Trenberth, K. E., A. Dai, G. van der Schrier, P. D. Jones, J. Barichivich, K. R. Briffa, and J. Sheffield, 2014. Global warming and changes in drought. Nature Climate Change, 4, 17-22,doi:10.1038/NCLIMATE2067.
All models, regardless of their ability to simulate the base-period drought statistics, project significant future increases in drought frequency, severity, and extent over the course of the 21st century under the SRES A1B emissions scenario.
Wehner et al., 2011. Projections of future drought in the continental United States and Mexico. Journal of Hydrometeorology, Vol. 12, December 2011, pp 1359-1377.
“Over the past millennium, late 20th century snowpack reductions are almost unprecedented in magnitude across the northern Rocky Mountains and in their north-south synchrony across the cordillera… the snowpack declines and their synchrony result from unparalleled springtime warming that is due to positive reinforcement of the anthropogenic warming by decadal variability.
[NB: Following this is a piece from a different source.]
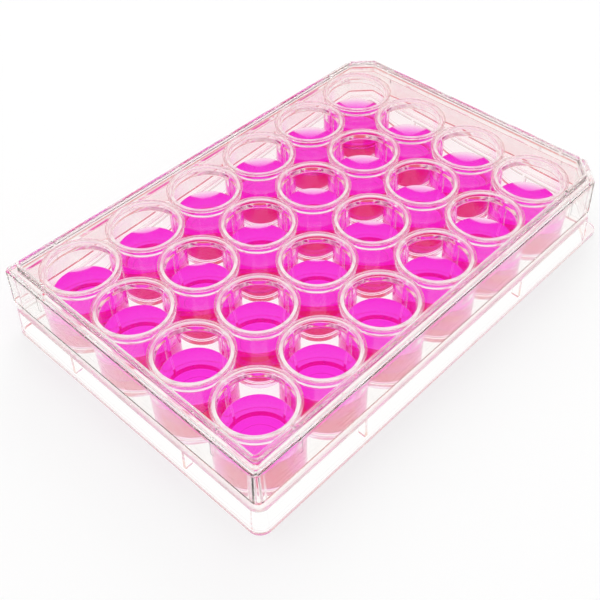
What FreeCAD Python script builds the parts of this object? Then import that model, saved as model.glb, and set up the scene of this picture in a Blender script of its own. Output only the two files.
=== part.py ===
import FreeCAD, Part
import math
import os

# Lidded multi-well culture plate: a clear moulded plate with a grid of flat-bottomed wells,
# a clear moulded lid that rests on the well rims, and the pool of medium in each well.
# Millimetres. The origin lies on the table under the centre of the foot.
# +X runs from column 1 to column 6, +Y from row D to row A, and +Z is up.

# --- wells ---
column_count = 6
row_count = 4
well_radius = 8.1
well_wall = 0.88
well_depth = 17.4
well_floor_thickness = 1.3
well_gap = 1.34
floor_lift = 1.3
window_radius = 5.8
window_recess = 0.25
web_width = 0.8
web_lift = 1.0
web_root = 0.3

# --- bands between the outer wells and the edge of the foot ---
column_1_band = 8.5
column_6_band = 4.8
row_band = 4.81

# --- foot, skirt, ledge, collar and deck of the plate ---
foot_height = 1.2
foot_corner_radius = 3.18
skirt_step = 0.25
skirt_lean = 0.35
skirt_wall = 1.2
skirt_bevel = 6.4
skirt_corner_radius = 3.3
skirt_height = 8.7
ledge_thickness = 1.2
ledge_edge = 0.8
collar_lean = 0.25
collar_wall = 1.2
collar_corner_radius = 4.4
rim_proud = 1.4
deck_thickness = 1.2
gusset_width = 0.8
gusset_root = 0.3

# --- lid ---
lid_inset = 0.73
lid_lean = 0.35
lid_wall = 1.1
lid_bevel = 7.0
lid_corner_radius = 2.5
lid_edge = 0.4
lid_gap_over_ledge = 1.9
lid_panel = 1.0
lid_shoulder_drop = 0.7
lid_shoulder_thickness = 1.1
lid_shoulder_width = 2.0
ridge_width = 0.9
ridge_height = 0.9
ridge_corner_radius = 4.6
ridge_gap = 0.6
spacer_width = 0.8
spacer_height = 4.0
spacer_root = 0.2
seal_ring_width = 0.35
seal_ring_depth = 0.4

# --- fits ---
lid_clearance = 0.35
spacer_clearance = 0.1
seal_ring_clearance = 0.17

# --- medium ---
medium_depth = 8.4
meniscus_rise = 1.45
meniscus_reach = 2.8

# --- sizes that follow from the values above ---
well_outer_radius = well_radius + well_wall
pitch = 2 * well_outer_radius + well_gap
grid_length = (column_count - 1) * pitch
grid_width = (row_count - 1) * pitch
foot_length = grid_length + 2 * well_outer_radius + column_1_band + column_6_band
foot_width = grid_width + 2 * well_outer_radius + 2 * row_band
grid_shift = (column_1_band - column_6_band) / 2

floor_height = floor_lift + well_floor_thickness
rim_height = floor_height + well_depth
deck_top = rim_height - rim_proud
ledge_underside = skirt_height - ledge_thickness
skirt_top_inset = skirt_step + skirt_lean

panel_top = rim_height + lid_panel
shoulder_top = panel_top - lid_shoulder_drop
shoulder_underside = shoulder_top - lid_shoulder_thickness
lid_bottom = skirt_height + lid_gap_over_ledge
lid_top_inset = lid_inset + lid_lean
lid_inner_top_inset = lid_top_inset + lid_wall
ridge_inset = lid_top_inset + lid_shoulder_width
panel_inset = ridge_inset + ridge_width

collar_top_inset = lid_inner_top_inset + lid_clearance
collar_foot_inset = collar_top_inset - collar_lean
gusset_lift = ridge_height + lid_shoulder_drop

column_xs = [grid_shift + (i - (column_count - 1) / 2) * pitch for i in range(column_count)]
row_ys = [((row_count - 1) / 2 - i) * pitch for i in range(row_count)]


def rounded_wire(corners, radius, z):
    """Closed level wire along a convex outline, with an arc in every corner."""
    arcs = []
    for i, (x, y) in enumerate(corners):
        here = FreeCAD.Vector(x, y, z)
        before = FreeCAD.Vector(*corners[i - 1], z)
        after = FreeCAD.Vector(*corners[(i + 1) % len(corners)], z)
        to_before = (before - here).normalize()
        to_after = (after - here).normalize()
        half_angle = to_before.getAngle(to_after) / 2
        reach = radius / math.tan(half_angle)
        inward = (to_before + to_after).normalize()
        middle = here + inward * (radius / math.sin(half_angle) - radius)
        arcs.append((here + to_before * reach, middle, here + to_after * reach))
    edges = []
    for i, (start, middle, end) in enumerate(arcs):
        edges.append(Part.Arc(start, middle, end).toShape())
        edges.append(Part.makeLine(end, arcs[(i + 1) % len(arcs)][0]))
    return Part.Wire(edges)


def outline(inset, bevel, corner_radius, z):
    """The foot's rectangle moved inwards, bevelled at its two column 1 corners."""
    x = foot_length / 2 - inset
    y = foot_width / 2 - inset
    leg = bevel - inset * (2 - math.sqrt(2))
    corners = [(x, -y), (x, y), (-x + leg, y), (-x, y - leg), (-x, -y + leg), (-x + leg, -y)]
    return rounded_wire(corners, corner_radius - inset, z)


def band(bevel, corner_radius, low, high):
    """Solid between two outlines, each given as (inset, height)."""
    wires = [outline(inset, bevel, corner_radius, z) for inset, z in (low, high)]
    return Part.makeLoft(wires, True, True)


def turned(profile):
    """Solid of revolution about Z from (radius, height) points."""
    points = [FreeCAD.Vector(r, 0, z) for r, z in profile]
    face = Part.Face(Part.makePolygon(points + points[:1]))
    return face.revolve(FreeCAD.Vector(0, 0, 0), FreeCAD.Vector(0, 0, 1), 360)


def at_wells(shape):
    """A copy of a shape, made on the Z axis, at every well."""
    return [shape.translated(FreeCAD.Vector(x, y, 0)) for y in row_ys for x in column_xs]


def box(low, high):
    """Box between two opposite corners, given in any order."""
    pairs = [sorted(pair) for pair in zip(low, high)]
    start = FreeCAD.Vector(*[pair[0] for pair in pairs])
    return Part.makeBox(*[pair[1] - pair[0] for pair in pairs], start)


def edge_bar(side, along, width, inset_out, inset_in, z_low, z_high):
    """Bar across one side's wall. side is (x, y) pointing outwards, along is its place."""
    nx, ny = side
    reach = foot_length / 2 if nx else foot_width / 2
    corners = []
    for inset, offset, z in ((inset_out, -width / 2, z_low), (inset_in, width / 2, z_high)):
        across = reach - inset
        corners.append((nx * across + abs(ny) * (along + offset),
                        ny * across + abs(nx) * (along + offset), z))
    return box(*corners)


def side_bars(end_places, long_places, *size):
    """Bars at places along both ends and along both long sides."""
    bars = [edge_bar((nx, 0), y, *size) for nx in (-1, 1) for y in end_places]
    bars += [edge_bar((0, ny), x, *size) for ny in (-1, 1) for x in long_places]
    return bars


def well_bore():
    """The space inside one well, up to the rim."""
    return turned([(0, floor_height), (well_radius, floor_height),
                   (well_radius, rim_height), (0, rim_height)])


def well_cup():
    """The outside of one well, from its raised floor, recessed under the window, up to the rim."""
    return turned([(0, floor_lift + window_recess), (window_radius, floor_lift + window_recess),
                   (window_radius, floor_lift), (well_outer_radius, floor_lift),
                   (well_outer_radius, rim_height), (0, rim_height)])


def webs():
    """Upright webs under the deck that tie each well to its neighbours."""
    half_length = well_gap / 2 + web_root
    half_width = web_width / 2
    low = floor_lift + web_lift
    high = deck_top - deck_thickness / 2
    made = []
    for x in [(a + b) / 2 for a, b in zip(column_xs, column_xs[1:])]:
        made += [box((x - half_length, y - half_width, low), (x + half_length, y + half_width, high))
                 for y in row_ys]
    for y in [(a + b) / 2 for a, b in zip(row_ys, row_ys[1:])]:
        made += [box((x - half_width, y - half_length, low), (x + half_width, y + half_length, high))
                 for x in column_xs]
    return made


def make_plate():
    """Foot, skirt, ledge and collar as one open-bottomed shell, with deck, wells, webs and gussets."""
    x = foot_length / 2
    y = foot_width / 2
    foot_wire = rounded_wire([(x, -y), (x, y), (-x, y), (-x, -y)], foot_corner_radius, 0)
    foot = Part.Face(foot_wire).extrude(FreeCAD.Vector(0, 0, foot_height))
    skirt = band(skirt_bevel, skirt_corner_radius,
                 (skirt_step, 0), (skirt_top_inset, skirt_height - ledge_edge))
    ledge = band(skirt_bevel, skirt_corner_radius,
                 (skirt_top_inset, skirt_height - ledge_edge),
                 (skirt_top_inset + ledge_edge, skirt_height))
    collar = band(lid_bevel, collar_corner_radius,
                  (collar_foot_inset, ledge_underside), (collar_top_inset, deck_top))
    skirt_hollow = band(skirt_bevel, skirt_corner_radius,
                        (skirt_step + skirt_wall, 0), (skirt_top_inset + skirt_wall, ledge_underside))
    collar_hollow = band(lid_bevel, collar_corner_radius,
                         (collar_foot_inset + collar_wall, ledge_underside),
                         (collar_top_inset + collar_wall, deck_top - deck_thickness))
    shell = foot.fuse([skirt, ledge, collar]).cut([skirt_hollow, collar_hollow])
    between_rows = [(row_ys[0] + row_ys[1]) / 2, (row_ys[-1] + row_ys[-2]) / 2]
    gussets = side_bars(between_rows, [column_xs[1], column_xs[-2]], gusset_width,
                        skirt_top_inset + gusset_root, collar_foot_inset + collar_wall,
                        gusset_lift, skirt_height - ledge_thickness / 2)
    plate = shell.fuse(gussets + webs() + at_wells(well_cup())).cut(at_wells(well_bore()))
    return plate.removeSplitter()


def make_lid():
    """Panel and shoulder with a stacking ridge, a leaning wall, seal rings and spacers."""
    wall = band(lid_bevel, lid_corner_radius,
                (lid_inset, lid_bottom), (lid_top_inset, shoulder_top - lid_edge))
    shoulder = band(lid_bevel, lid_corner_radius,
                    (lid_top_inset, shoulder_top - lid_edge), (lid_top_inset + lid_edge, shoulder_top))
    ridge = band(lid_bevel, ridge_corner_radius,
                 (ridge_inset, shoulder_underside), (ridge_inset, panel_top + ridge_height))
    wall_hollow = band(lid_bevel, lid_corner_radius,
                       (lid_inset + lid_wall, lid_bottom), (lid_inner_top_inset, shoulder_underside))
    panel_hollow = band(lid_bevel, ridge_corner_radius,
                        (panel_inset, shoulder_underside), (panel_inset, rim_height))
    panel_recess = band(lid_bevel, ridge_corner_radius,
                        (panel_inset, panel_top), (panel_inset, panel_top + ridge_height))
    lid = wall.fuse([shoulder, ridge]).cut([wall_hollow, panel_hollow, panel_recess])

    end_places = [row_ys[0], row_ys[-1]]
    long_places = [column_xs[0], column_xs[-1]]
    gaps = side_bars(end_places, long_places, ridge_gap, lid_top_inset + lid_shoulder_width / 2,
                     panel_inset + ridge_width, panel_top, panel_top + 2 * ridge_height)
    spacers = side_bars(end_places, long_places, spacer_width,
                        lid_inner_top_inset - spacer_root, collar_top_inset - spacer_clearance,
                        shoulder_underside - spacer_height, shoulder_top - lid_edge)
    ring_inside = well_outer_radius + seal_ring_clearance
    ring_outside = ring_inside + seal_ring_width
    ring = turned([(ring_inside, rim_height - seal_ring_depth), (ring_outside, rim_height - seal_ring_depth),
                   (ring_outside, rim_height + lid_panel / 2), (ring_inside, rim_height + lid_panel / 2)])
    return lid.cut(gaps).fuse(spacers + at_wells(ring)).removeSplitter()


def make_medium():
    """One pool on the Z axis: it fills the bore up to a surface that climbs at the wall."""
    level = floor_height + medium_depth
    return turned([(0, floor_height), (well_radius, floor_height),
                   (well_radius, level + meniscus_rise),
                   (well_radius - meniscus_reach, level), (0, level)])


os.makedirs("parts", exist_ok=True)
make_plate().exportStep("parts/plate.step")
make_lid().exportStep("parts/lid.step")
medium = make_medium()
for row, y in zip("abcd", row_ys):
    for column, x in enumerate(column_xs, start=1):
        pool = medium.translated(FreeCAD.Vector(x, y, 0))
        pool.exportStep(f"parts/medium_{row}{column}.step")
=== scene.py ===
"""A lidded culture plate on a pale bench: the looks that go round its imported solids.

Three sub-assemblies are built in millimetres and brought to metres at the end: the plate moulding,
the lid moulding and the pools of culture medium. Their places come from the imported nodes' boxes.
"""

import logging
import math
from dataclasses import dataclass, field
from enum import Enum
from typing import Sequence, Union

import bmesh
import bpy
from mathutils import Matrix, Vector, geometry


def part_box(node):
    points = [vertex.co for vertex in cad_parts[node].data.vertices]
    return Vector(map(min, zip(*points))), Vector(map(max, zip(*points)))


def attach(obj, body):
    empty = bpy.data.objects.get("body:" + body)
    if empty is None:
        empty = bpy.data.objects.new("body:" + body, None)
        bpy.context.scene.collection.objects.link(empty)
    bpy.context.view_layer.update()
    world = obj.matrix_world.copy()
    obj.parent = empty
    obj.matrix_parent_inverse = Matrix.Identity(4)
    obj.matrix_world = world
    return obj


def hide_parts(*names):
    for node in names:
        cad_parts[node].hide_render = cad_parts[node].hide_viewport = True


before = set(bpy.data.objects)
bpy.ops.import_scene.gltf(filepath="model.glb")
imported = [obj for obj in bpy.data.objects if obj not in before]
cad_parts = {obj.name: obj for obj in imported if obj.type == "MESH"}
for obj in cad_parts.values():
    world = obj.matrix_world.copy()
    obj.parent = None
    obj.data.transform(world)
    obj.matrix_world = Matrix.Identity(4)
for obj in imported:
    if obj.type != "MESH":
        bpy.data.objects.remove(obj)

LOG = logging.getLogger("culture_plate")
MM = 0.001
WHITE = (1.0, 1.0, 1.0, 1.0)
SHARP_ANGLE = math.radians(38)
ROUND_STEPS = 96
CORNER_STEPS = 14
LEAST_CORNER = 0.25  # mm: an inset outline keeps at least this radius
HAIR = 0.02  # mm: keeps neighbouring rings from falling together
WELD_GAP = 2e-4  # mm: points nearer than this become one
FLAT_GAP = 1e-5  # mm: the same, inside a flat face
LAND_REACH = 0.01  # mm: a face this near to a land's height belongs to it

Ring = list[Vector]
Profile = list[tuple[float, float]]
Colour = tuple[float, float, float, float]
Span = tuple[float, float]
Socket = bpy.types.NodeSocket
Feed = Union[Socket, float, Sequence[float]]


# ---------------------------------------------------------------- shapes shared by the mouldings

class Side(Enum):
    """A straight side of the plate, by the way that it faces in X and Y."""

    RIGHT = (1, 0)
    BACK = (0, 1)
    LEFT = (-1, 0)
    FRONT = (0, -1)


class Finish(Enum):
    """The finish of a face, by its place in the list of the piece's materials."""

    POLISHED = 0
    # milky white faces; on the rim tops that white is a painted highlight
    MILKY_HIGHLIGHT = 1


def add_object(name: str, data: bpy.types.ID) -> bpy.types.Object:
    """Makes an object and links it to the scene.

    Args:
        name: its name.
        data: its mesh, lamp or camera.

    Returns:
        The new object.
    """
    made = bpy.data.objects.new(name, data)
    bpy.context.scene.collection.objects.link(made)
    return made


def circle(centre: Vector, radius: float, z: float) -> Ring:
    """A level ring of points round a well's axis, anticlockwise seen from above."""
    turns = [math.tau * k / ROUND_STEPS for k in range(ROUND_STEPS)]
    return [Vector((centre.x + radius * math.cos(t), centre.y + radius * math.sin(t), z)) for t in turns]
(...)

The increasing role of warming on large-scale snowpack variability and trends foreshadows fundamental impacts on streamflow and water supplies across the western United States.”
Pederson et al., 2011. The unusual nature of recent snowpack declines in the North American Cordillera. Science, Vol. 333, 15 July 2011, pp 332-335.
 None of these studies, and no scientists that I know of, have argued that the drought is “caused” by climate change – that is the wrong question. As I have discussed in an earlier column, the evidence points to the “influence” of climate change worsening these extreme events.